At her sentencing in May the court was told Middlesworth had acquired criminal property in the form of two payments totalling £9,750 to her Danske Bank account on April 16, 2018, before going on to make a series of dodgy withdrawals.

On April 19 and 20 of that year she made six fraudulent withdrawals at various locations in Belfast and Lisburn worth a total of £9,647.

Prosecutors said the mum-of-two had admitted allowing her account to be used “at the request of a long-standing friend whom she did name and who told her he had been having problems accessing his bank account”.

When she was initially sentenced earlier this year Middlesworth avoided an immediate prison sentence because she’s a mother-of-two.

Her solicitor Michael Boyd pleaded with Deputy District Judge Austin Kennedy not to send her to jail because she has two children at home.

Handing her a suspended sentence Judge Kennedy was scathing about Middlesworth’s version of events, telling the court he believed she was not being entirely truthful.

He said: “Ms Middlesworth, you were convicted on charges before this court and you are still saying you were genuinely duped into these offences.

“As I said at the time of the contest, I do not believe that and I believe you know more about this than you are letting on.

“This was a deception involving other parties and I do not for one minute accept you were duped, but that is for another day.

“You have two children at home and immediate custody would cause serious problems for them, but this was not a victimless crime and (the offences) clearly passed the custody threshold.
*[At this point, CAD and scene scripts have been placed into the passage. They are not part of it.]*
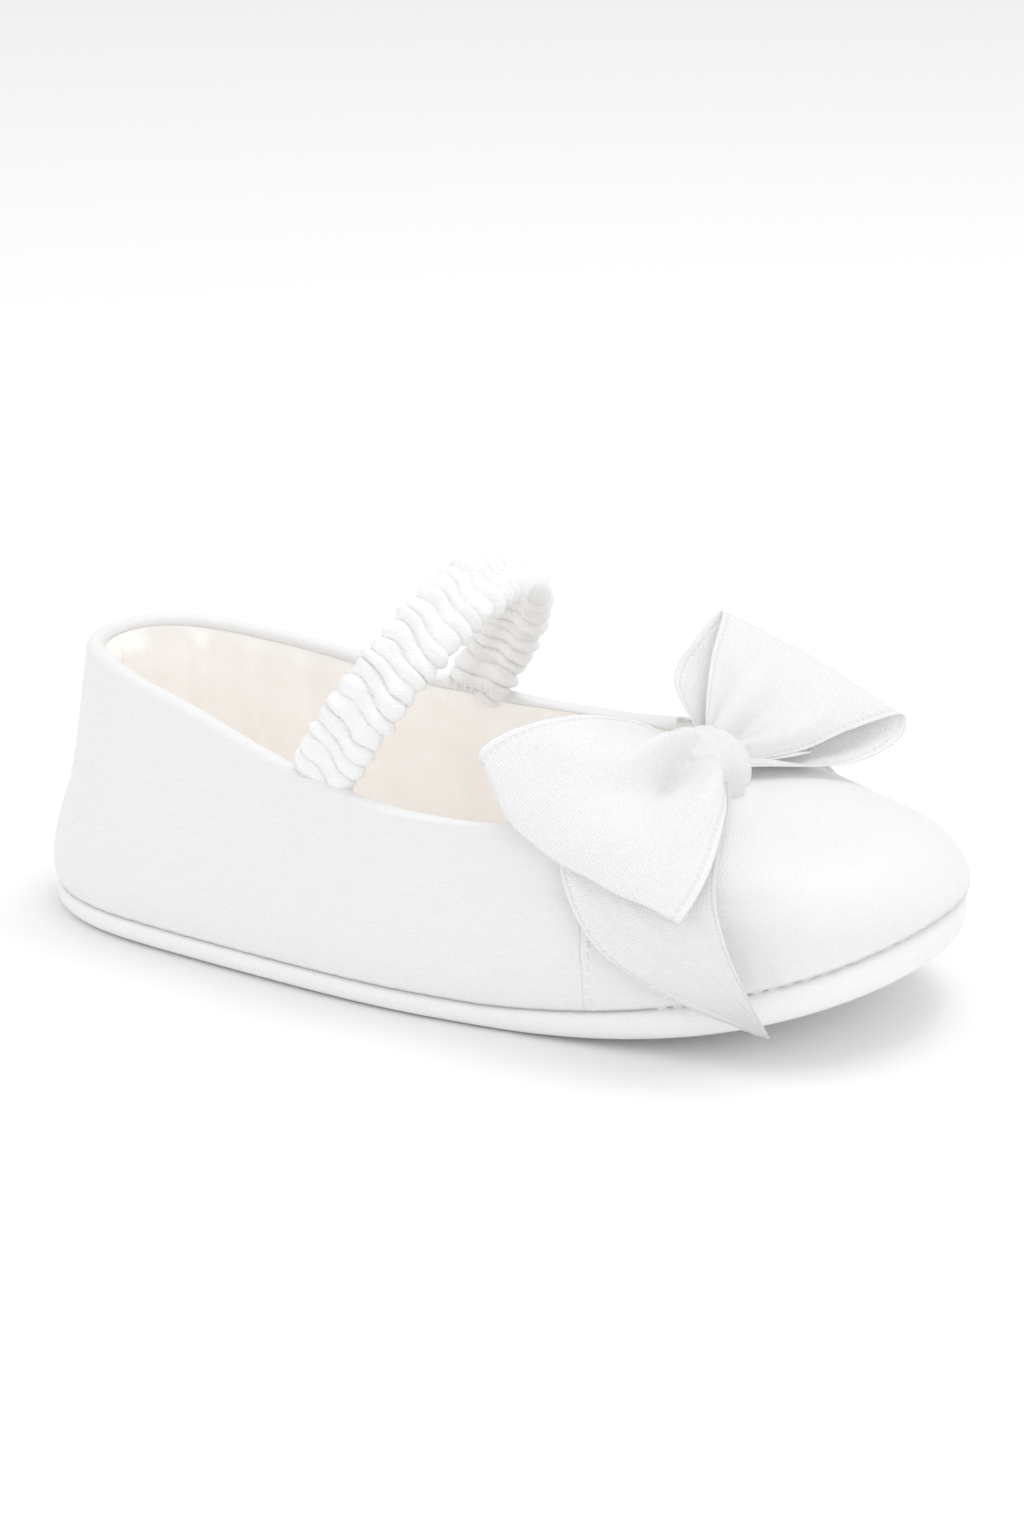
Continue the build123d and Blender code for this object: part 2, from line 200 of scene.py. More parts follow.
def capsules(name, places, radius, length, sides=8):
    """Short rounded stitches as one mesh: places are (middle, direction)."""
    profile = [(-0.5, 0.15), (-0.44, 0.7), (-0.3, 1.0), (0.3, 1.0), (0.44, 0.7), (0.5, 0.15)]
    verts, faces = [], []
    for middle, direction in places:
        z = np.array(direction, float)
        z /= np.linalg.norm(z)
        x = np.cross(z, (0.3, 0.2, 1.0))
        x /= np.linalg.norm(x)
        y = np.cross(z, x)
        base = len(verts)
        for t, r in profile:
            for k in range(sides):
                turn = 2 * math.pi * k / sides
                verts.append(middle + z * t * length + (x * math.cos(turn) + y * math.sin(turn)) * r * radius)
        for ring in range(len(profile) - 1):
            for k in range(sides):
                a, b = base + ring * sides + k, base + ring * sides + (k + 1) % sides
                faces.append((a, b, b + sides, a + sides))
        faces.append(tuple(base + k for k in reversed(range(sides))))
        faces.append(tuple(base + (len(profile) - 1) * sides + k for k in range(sides)))
    data = bpy.data.meshes.new(name)
    data.from_pydata([tuple(v * MM) for v in verts], [], faces)
    data.shade_smooth()
    obj = bpy.data.objects.new(name, data)
    bpy.context.scene.collection.objects.link(obj)
    return obj


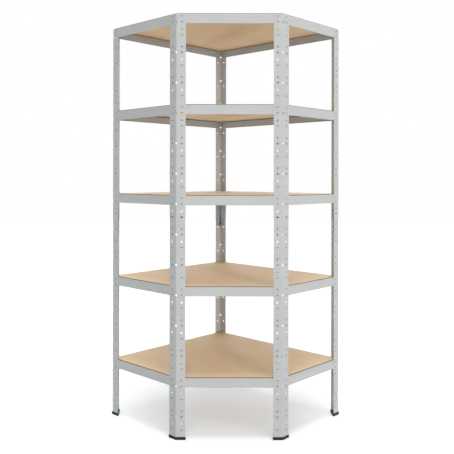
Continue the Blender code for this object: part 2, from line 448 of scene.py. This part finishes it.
def powder_coat(name, shade_scale):
    """Grey powder coat: fine orange peel, specks in the pigment and a slightly uneven sheen.

    A shade scale below one darkens all the coat: painted shade for hollows and hooks' upper sides.
    """
    plain, clouded, specked = [[shade_scale * value for value in colour] for colour in coat_colours]
    material, tree, shader = new_material(name, plain, roughness=0.42)
    cloud = add_range(tree, add_noise(tree, scale=7.0), low=0.0, high=1.0)
    tone = add_mix(tree, cloud, plain, clouded)
    pigment = add_noise(tree, scale=2600.0, detail=1.0)
    speck = add_range(tree, pigment, low=0.0, high=0.5, start=0.62, end=0.72)
    tree.links.new(add_mix(tree, speck, tone, specked), shader.inputs["Base Color"])
    sheen = add_range(tree, add_noise(tree, scale=40.0), low=0.38, high=0.47)
    tree.links.new(sheen, shader.inputs["Roughness"])
    peel = add_noise(tree, scale=850.0, detail=1.0)
    add_bump(tree, shader, peel, strength=0.25, distance=0.0001)
    return material


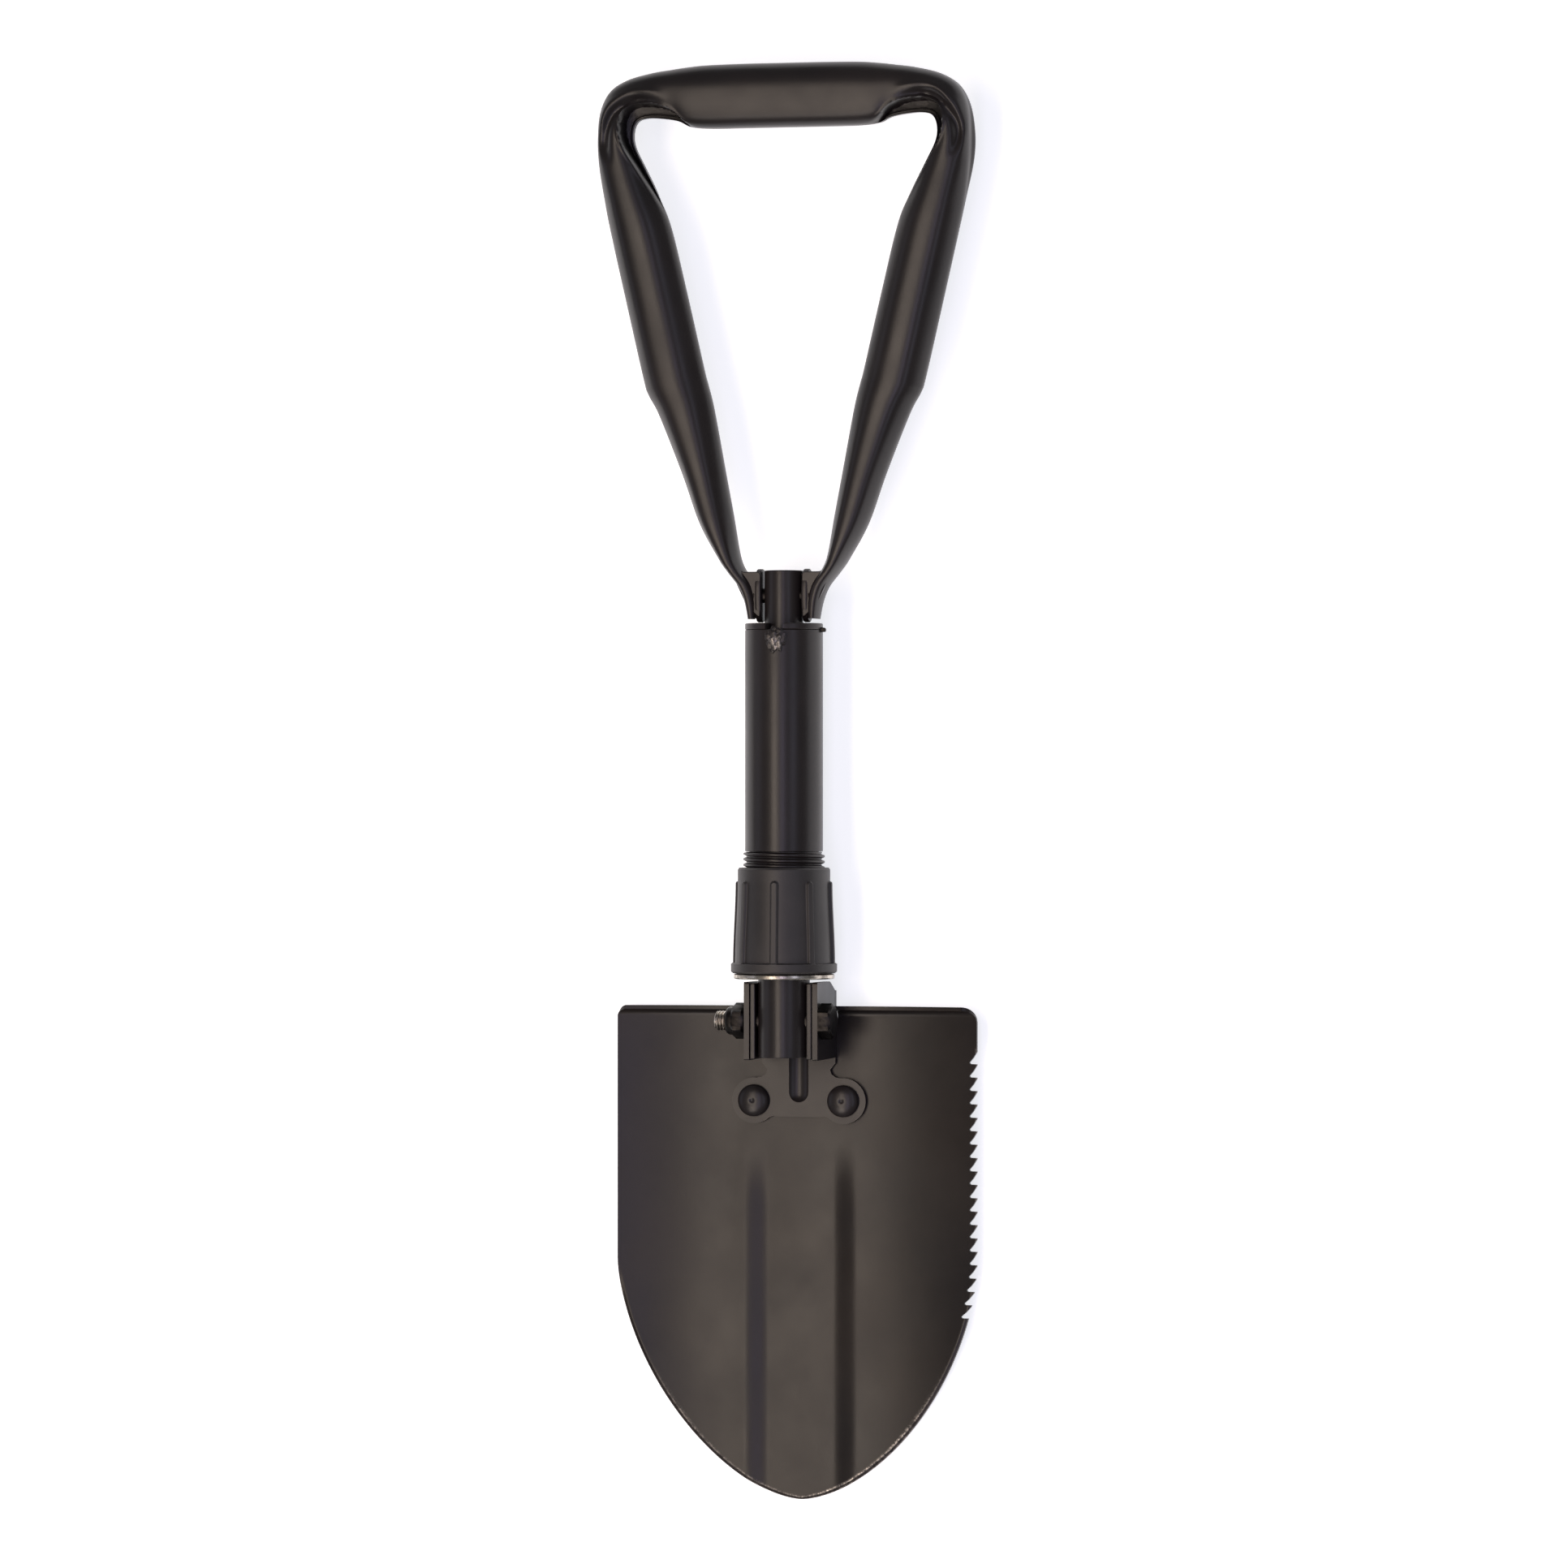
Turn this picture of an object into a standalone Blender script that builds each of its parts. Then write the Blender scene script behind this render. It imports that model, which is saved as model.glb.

“But I am not going to give you immediate custody given your family circumstances.”

Her solicitor had earlier told the court she had suffered stress and anxiety as a result of the court case and because of Sunday Life’s coverage of the matter, which he labelled “unpleasant”.

Following her conviction after a contest in May, Sunday Life approached Middlesworth at her home where she vowed to clear her name during her appeal which she has now dropped.